Directions for this task — Nothing but the lines from the one containing "for name, (route, radius)" down to the one containing "before = set(bpy.data.objects)", both included, should be echoed, and each exactly as it stands.

★ ★ ★ ★

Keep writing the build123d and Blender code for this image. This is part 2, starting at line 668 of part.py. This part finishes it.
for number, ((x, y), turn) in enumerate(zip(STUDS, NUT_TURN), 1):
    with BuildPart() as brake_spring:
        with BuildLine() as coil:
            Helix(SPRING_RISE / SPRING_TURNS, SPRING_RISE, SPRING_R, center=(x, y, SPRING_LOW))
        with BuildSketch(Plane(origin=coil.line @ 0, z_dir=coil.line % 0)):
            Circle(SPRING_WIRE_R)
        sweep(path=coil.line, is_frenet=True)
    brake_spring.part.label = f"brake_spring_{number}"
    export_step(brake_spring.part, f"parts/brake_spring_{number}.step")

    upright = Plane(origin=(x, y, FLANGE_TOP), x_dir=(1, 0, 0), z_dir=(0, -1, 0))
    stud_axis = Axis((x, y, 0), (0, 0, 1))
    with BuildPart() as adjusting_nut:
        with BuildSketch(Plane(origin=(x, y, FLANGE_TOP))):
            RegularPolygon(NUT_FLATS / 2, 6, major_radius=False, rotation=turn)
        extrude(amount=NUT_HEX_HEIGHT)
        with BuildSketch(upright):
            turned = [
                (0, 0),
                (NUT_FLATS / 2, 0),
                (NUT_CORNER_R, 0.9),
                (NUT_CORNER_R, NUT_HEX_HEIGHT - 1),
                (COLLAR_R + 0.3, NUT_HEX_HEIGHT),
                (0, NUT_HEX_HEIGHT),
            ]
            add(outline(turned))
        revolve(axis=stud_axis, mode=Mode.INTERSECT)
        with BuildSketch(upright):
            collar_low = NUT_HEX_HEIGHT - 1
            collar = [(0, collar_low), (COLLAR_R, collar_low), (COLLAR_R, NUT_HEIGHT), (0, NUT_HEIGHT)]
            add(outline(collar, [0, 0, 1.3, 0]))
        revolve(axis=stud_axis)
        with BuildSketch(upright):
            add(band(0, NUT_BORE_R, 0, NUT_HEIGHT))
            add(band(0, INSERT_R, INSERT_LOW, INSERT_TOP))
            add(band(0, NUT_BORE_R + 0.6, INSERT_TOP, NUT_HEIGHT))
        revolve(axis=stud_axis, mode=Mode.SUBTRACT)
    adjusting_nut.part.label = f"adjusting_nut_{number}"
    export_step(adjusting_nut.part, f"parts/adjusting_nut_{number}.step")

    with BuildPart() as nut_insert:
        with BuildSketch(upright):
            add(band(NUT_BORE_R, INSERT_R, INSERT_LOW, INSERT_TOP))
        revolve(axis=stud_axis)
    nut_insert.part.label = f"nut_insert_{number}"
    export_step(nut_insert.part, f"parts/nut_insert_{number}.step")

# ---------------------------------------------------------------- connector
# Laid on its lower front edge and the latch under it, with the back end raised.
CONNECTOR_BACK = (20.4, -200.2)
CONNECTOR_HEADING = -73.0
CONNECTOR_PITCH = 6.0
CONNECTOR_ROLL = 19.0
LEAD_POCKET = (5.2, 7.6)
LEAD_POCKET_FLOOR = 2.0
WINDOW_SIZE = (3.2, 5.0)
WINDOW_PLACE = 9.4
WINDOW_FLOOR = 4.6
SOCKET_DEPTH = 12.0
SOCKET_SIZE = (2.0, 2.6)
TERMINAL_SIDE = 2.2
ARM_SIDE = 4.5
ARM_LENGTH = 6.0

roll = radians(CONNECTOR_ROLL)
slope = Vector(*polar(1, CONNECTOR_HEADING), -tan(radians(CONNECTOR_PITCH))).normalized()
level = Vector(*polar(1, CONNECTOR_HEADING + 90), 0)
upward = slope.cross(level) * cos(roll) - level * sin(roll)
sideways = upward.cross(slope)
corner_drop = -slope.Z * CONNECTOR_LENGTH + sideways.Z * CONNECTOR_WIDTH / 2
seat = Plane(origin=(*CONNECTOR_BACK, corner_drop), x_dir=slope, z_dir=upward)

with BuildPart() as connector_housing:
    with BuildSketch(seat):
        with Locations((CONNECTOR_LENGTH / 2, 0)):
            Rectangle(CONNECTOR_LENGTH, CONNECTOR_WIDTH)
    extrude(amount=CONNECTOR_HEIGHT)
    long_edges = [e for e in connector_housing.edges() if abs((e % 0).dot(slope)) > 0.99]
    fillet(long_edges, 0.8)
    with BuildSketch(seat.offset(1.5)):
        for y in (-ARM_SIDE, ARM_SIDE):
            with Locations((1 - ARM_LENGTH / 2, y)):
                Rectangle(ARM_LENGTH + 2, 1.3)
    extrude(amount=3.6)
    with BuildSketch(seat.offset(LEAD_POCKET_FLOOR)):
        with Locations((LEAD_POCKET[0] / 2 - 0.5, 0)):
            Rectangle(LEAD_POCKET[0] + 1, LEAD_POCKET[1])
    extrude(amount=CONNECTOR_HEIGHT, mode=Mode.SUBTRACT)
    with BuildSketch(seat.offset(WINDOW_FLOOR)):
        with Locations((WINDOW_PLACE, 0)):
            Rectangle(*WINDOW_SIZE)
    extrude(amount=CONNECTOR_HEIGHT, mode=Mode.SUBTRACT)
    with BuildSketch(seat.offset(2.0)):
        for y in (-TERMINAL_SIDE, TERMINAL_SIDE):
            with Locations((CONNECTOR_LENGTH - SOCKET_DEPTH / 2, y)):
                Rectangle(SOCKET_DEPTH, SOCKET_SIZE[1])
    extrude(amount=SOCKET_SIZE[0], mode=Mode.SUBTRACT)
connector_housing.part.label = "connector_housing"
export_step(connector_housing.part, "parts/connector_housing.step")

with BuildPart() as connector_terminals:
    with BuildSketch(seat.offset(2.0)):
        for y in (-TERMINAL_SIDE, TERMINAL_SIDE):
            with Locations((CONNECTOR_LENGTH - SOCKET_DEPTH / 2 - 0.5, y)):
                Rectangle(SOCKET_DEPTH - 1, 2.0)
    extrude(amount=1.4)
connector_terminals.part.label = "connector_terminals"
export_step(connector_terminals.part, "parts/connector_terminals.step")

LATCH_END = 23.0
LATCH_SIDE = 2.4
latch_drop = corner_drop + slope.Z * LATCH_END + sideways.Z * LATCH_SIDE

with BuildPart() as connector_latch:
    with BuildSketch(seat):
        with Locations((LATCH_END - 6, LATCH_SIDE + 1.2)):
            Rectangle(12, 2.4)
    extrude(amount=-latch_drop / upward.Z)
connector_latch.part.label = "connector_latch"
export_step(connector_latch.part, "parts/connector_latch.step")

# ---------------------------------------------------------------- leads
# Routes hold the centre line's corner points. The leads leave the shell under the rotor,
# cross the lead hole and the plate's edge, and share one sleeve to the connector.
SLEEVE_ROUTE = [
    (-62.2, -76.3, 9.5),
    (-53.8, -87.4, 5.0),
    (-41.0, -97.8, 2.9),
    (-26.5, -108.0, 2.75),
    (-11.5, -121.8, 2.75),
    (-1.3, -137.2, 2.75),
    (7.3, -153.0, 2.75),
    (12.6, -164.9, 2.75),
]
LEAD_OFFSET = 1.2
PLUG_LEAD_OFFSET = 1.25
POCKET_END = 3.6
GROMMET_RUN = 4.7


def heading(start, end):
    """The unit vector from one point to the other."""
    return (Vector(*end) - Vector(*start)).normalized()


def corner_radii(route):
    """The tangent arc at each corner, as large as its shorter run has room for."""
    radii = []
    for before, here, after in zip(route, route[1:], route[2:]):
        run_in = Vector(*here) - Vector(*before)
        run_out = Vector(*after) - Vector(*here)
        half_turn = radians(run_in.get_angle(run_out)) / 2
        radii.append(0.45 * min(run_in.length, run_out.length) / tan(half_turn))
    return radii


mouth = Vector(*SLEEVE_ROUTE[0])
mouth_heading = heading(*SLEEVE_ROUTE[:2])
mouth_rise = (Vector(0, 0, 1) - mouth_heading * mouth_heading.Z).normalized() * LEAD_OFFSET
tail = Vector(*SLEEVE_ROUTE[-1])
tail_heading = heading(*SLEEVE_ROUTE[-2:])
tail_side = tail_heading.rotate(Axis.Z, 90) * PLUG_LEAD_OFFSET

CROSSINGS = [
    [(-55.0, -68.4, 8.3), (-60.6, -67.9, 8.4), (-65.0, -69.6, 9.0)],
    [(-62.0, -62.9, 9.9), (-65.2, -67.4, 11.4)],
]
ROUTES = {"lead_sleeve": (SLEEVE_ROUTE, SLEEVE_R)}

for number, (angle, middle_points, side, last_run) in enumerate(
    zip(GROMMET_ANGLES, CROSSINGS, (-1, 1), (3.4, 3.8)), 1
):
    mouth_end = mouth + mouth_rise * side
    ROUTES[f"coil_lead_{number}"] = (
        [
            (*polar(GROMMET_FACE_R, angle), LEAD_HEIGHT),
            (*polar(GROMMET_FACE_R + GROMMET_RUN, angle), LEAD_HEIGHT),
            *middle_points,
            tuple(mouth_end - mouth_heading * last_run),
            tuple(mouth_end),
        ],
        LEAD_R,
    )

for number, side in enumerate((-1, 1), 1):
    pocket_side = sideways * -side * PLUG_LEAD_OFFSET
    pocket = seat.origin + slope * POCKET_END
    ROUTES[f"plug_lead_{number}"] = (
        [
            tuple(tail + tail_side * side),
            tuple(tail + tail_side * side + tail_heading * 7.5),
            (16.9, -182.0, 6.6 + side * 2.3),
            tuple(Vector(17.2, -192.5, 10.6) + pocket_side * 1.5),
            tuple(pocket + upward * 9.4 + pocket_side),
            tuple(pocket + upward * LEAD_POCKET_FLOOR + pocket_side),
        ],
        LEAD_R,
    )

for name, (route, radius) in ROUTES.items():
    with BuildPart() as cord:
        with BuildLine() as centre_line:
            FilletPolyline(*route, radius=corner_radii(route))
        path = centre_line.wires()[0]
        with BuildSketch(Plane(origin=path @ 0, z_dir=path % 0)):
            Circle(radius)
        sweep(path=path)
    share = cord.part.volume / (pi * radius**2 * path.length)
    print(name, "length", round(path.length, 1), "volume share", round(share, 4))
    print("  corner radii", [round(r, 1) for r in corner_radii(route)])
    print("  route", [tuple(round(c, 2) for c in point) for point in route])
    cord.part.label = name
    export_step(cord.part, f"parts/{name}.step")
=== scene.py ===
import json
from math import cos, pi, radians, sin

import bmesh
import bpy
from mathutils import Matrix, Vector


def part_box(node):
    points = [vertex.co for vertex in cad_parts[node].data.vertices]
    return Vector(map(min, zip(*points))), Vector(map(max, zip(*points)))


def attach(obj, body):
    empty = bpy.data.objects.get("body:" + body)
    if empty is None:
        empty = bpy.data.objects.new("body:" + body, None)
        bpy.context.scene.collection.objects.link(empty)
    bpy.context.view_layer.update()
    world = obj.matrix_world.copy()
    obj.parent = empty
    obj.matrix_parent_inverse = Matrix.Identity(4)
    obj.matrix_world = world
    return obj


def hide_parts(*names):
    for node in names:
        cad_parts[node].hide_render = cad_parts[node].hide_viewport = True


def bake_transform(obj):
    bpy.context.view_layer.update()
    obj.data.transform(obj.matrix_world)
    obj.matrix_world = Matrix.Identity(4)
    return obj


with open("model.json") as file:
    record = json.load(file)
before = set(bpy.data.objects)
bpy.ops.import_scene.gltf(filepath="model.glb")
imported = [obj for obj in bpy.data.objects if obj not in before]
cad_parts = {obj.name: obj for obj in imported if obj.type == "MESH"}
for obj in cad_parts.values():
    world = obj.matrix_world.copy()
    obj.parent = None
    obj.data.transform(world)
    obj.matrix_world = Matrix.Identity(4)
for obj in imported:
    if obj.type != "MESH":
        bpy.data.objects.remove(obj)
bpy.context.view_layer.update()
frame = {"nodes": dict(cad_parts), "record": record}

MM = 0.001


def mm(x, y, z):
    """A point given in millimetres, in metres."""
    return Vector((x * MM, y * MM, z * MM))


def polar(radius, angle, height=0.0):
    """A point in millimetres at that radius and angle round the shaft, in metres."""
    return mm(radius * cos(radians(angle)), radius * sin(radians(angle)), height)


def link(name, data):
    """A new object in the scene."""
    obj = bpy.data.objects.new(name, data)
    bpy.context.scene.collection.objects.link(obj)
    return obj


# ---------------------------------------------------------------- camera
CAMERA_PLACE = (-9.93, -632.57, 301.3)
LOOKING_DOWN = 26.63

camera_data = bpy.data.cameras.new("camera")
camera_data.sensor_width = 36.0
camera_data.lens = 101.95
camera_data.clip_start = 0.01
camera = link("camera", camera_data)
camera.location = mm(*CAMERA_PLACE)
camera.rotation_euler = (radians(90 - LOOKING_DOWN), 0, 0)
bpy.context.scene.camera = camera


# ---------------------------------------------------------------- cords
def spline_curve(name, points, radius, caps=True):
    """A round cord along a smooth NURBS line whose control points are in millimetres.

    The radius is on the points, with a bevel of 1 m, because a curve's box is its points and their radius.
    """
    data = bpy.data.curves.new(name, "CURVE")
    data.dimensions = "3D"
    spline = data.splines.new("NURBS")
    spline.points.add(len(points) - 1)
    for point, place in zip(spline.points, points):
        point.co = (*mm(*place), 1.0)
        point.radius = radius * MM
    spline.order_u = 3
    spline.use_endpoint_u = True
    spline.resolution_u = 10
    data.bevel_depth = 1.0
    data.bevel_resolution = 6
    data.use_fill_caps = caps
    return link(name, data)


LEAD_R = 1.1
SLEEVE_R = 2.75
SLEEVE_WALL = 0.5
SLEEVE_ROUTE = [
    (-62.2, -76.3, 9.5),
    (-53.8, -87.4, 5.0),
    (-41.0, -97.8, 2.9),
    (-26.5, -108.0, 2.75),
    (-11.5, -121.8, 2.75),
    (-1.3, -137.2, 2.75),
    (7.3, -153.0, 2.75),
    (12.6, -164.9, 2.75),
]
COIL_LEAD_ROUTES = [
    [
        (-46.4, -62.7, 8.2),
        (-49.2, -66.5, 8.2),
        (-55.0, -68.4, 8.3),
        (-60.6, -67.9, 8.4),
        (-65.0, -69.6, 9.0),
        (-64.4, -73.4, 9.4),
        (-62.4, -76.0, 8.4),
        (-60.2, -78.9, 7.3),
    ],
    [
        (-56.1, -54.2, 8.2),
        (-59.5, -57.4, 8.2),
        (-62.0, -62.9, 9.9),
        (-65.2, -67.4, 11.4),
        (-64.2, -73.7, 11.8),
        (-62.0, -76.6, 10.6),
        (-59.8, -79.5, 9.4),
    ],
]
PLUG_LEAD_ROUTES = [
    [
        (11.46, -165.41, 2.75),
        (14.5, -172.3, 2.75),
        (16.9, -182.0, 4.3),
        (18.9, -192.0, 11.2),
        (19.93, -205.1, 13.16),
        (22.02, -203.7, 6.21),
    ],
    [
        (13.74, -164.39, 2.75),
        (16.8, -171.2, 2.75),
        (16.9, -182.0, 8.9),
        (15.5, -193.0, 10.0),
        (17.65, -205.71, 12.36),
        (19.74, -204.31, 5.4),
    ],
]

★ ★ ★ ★

Task answer —
for name, (route, radius) in ROUTES.items():
    with BuildPart() as cord:
        with BuildLine() as centre_line:
            FilletPolyline(*route, radius=corner_radii(route))
        path = centre_line.wires()[0]
        with BuildSketch(Plane(origin=path @ 0, z_dir=path % 0)):
            Circle(radius)
        sweep(path=path)
    share = cord.part.volume / (pi * radius**2 * path.length)
    print(name, "length", round(path.length, 1), "volume share", round(share, 4))
    print("  corner radii", [round(r, 1) for r in corner_radii(route)])
    print("  route", [tuple(round(c, 2) for c in point) for point in route])
    cord.part.label = name
    export_step(cord.part, f"parts/{name}.step")
=== scene.py ===
import json
from math import cos, pi, radians, sin

import bmesh
import bpy
from mathutils import Matrix, Vector


def part_box(node):
    points = [vertex.co for vertex in cad_parts[node].data.vertices]
    return Vector(map(min, zip(*points))), Vector(map(max, zip(*points)))


def attach(obj, body):
    empty = bpy.data.objects.get("body:" + body)
    if empty is None:
        empty = bpy.data.objects.new("body:" + body, None)
        bpy.context.scene.collection.objects.link(empty)
    bpy.context.view_layer.update()
    world = obj.matrix_world.copy()
    obj.parent = empty
    obj.matrix_parent_inverse = Matrix.Identity(4)
    obj.matrix_world = world
    return obj


def hide_parts(*names):
    for node in names:
        cad_parts[node].hide_render = cad_parts[node].hide_viewport = True


def bake_transform(obj):
    bpy.context.view_layer.update()
    obj.data.transform(obj.matrix_world)
    obj.matrix_world = Matrix.Identity(4)
    return obj


with open("model.json") as file:
    record = json.load(file)
before = set(bpy.data.objects)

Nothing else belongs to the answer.